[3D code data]
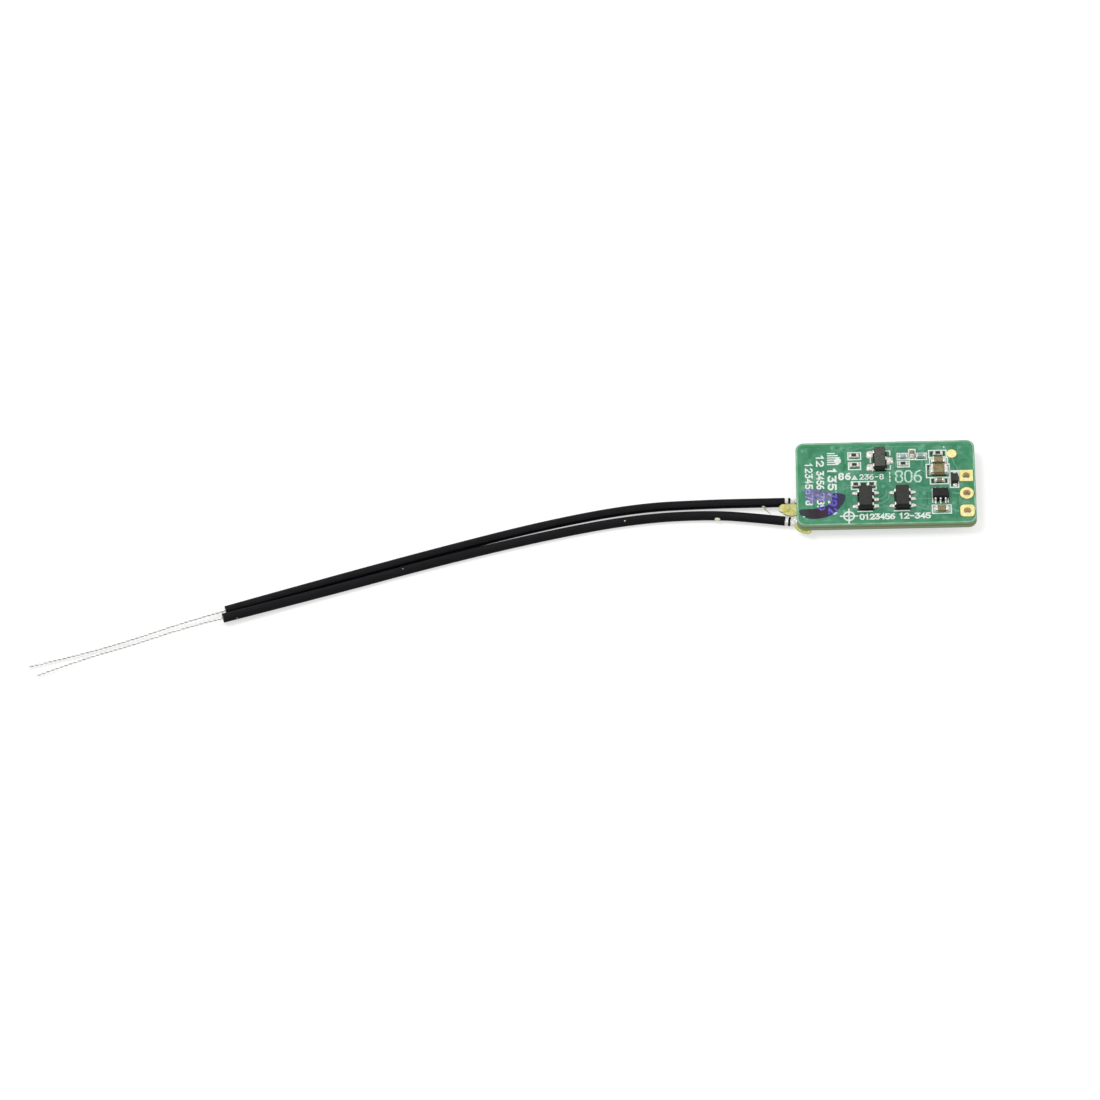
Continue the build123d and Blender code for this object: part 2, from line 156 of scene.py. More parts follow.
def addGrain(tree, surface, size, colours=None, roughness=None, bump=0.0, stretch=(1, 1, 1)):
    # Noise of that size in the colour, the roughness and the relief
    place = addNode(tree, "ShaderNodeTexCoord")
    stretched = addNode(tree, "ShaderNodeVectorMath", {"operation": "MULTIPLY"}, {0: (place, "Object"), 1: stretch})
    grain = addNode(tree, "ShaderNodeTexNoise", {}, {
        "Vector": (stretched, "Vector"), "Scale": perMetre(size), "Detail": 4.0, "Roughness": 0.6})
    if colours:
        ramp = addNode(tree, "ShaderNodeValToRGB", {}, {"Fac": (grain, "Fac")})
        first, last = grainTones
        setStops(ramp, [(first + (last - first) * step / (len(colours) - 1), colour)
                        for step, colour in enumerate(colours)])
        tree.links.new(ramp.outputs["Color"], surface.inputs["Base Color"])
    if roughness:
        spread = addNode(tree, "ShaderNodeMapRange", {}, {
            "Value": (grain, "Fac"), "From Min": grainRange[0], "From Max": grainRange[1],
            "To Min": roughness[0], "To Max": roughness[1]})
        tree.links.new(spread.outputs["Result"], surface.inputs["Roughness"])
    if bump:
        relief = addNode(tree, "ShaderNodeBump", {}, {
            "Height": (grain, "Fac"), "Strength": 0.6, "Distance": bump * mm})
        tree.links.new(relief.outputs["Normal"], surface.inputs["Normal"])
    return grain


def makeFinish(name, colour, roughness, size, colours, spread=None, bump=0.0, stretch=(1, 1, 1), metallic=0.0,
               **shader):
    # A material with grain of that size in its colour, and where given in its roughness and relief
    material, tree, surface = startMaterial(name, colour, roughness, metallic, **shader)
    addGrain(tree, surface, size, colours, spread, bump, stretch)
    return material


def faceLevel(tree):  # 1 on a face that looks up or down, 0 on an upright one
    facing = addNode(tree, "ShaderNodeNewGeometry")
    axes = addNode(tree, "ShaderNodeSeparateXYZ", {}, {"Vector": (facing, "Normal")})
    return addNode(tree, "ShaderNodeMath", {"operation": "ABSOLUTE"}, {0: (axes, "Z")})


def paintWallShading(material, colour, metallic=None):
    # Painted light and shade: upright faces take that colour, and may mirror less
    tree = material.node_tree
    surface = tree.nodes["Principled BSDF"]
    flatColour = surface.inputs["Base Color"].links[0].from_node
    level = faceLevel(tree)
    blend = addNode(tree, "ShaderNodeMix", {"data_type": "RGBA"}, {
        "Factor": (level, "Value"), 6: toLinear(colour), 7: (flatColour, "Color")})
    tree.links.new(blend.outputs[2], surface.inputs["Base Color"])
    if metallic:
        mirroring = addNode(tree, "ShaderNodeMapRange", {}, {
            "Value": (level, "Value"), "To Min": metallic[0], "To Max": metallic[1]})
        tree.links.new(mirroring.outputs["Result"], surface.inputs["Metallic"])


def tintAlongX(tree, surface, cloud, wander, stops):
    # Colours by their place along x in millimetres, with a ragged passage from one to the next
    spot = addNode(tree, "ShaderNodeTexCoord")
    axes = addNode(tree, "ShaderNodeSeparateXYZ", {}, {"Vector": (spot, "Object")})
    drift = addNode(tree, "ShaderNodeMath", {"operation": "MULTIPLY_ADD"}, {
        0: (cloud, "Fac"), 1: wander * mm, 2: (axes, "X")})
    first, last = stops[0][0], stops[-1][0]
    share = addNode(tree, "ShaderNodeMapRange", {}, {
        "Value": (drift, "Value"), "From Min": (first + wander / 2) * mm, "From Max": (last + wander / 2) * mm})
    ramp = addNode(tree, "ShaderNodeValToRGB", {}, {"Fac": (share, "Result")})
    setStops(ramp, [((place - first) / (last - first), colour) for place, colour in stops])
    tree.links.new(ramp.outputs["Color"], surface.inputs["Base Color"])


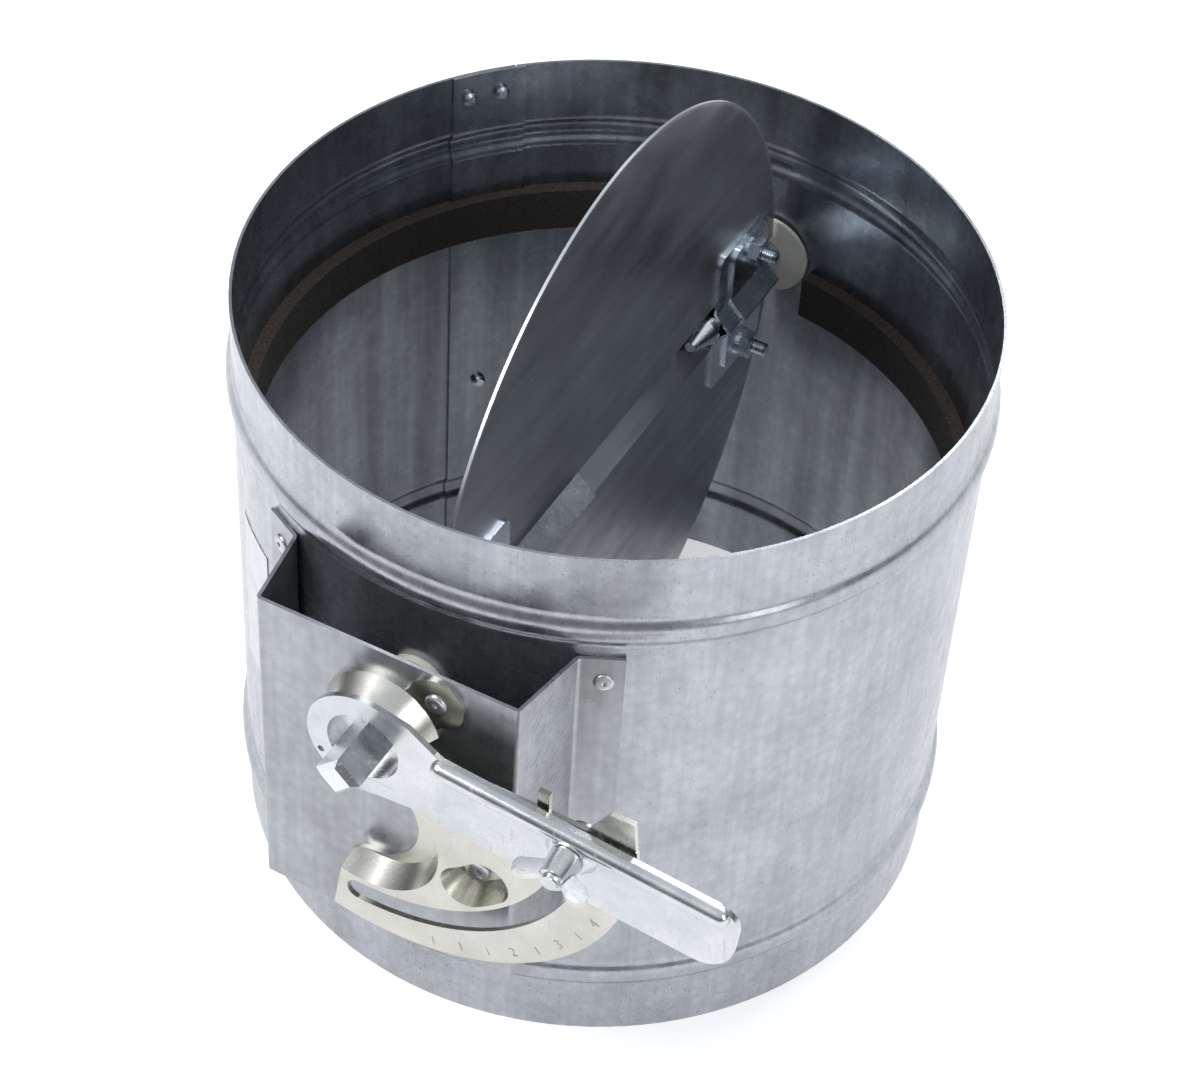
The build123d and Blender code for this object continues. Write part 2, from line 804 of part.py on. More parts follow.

▸ Your task
In the entries above, count each line holding "this" and report the total and nothing more.

▸ Expected answer
2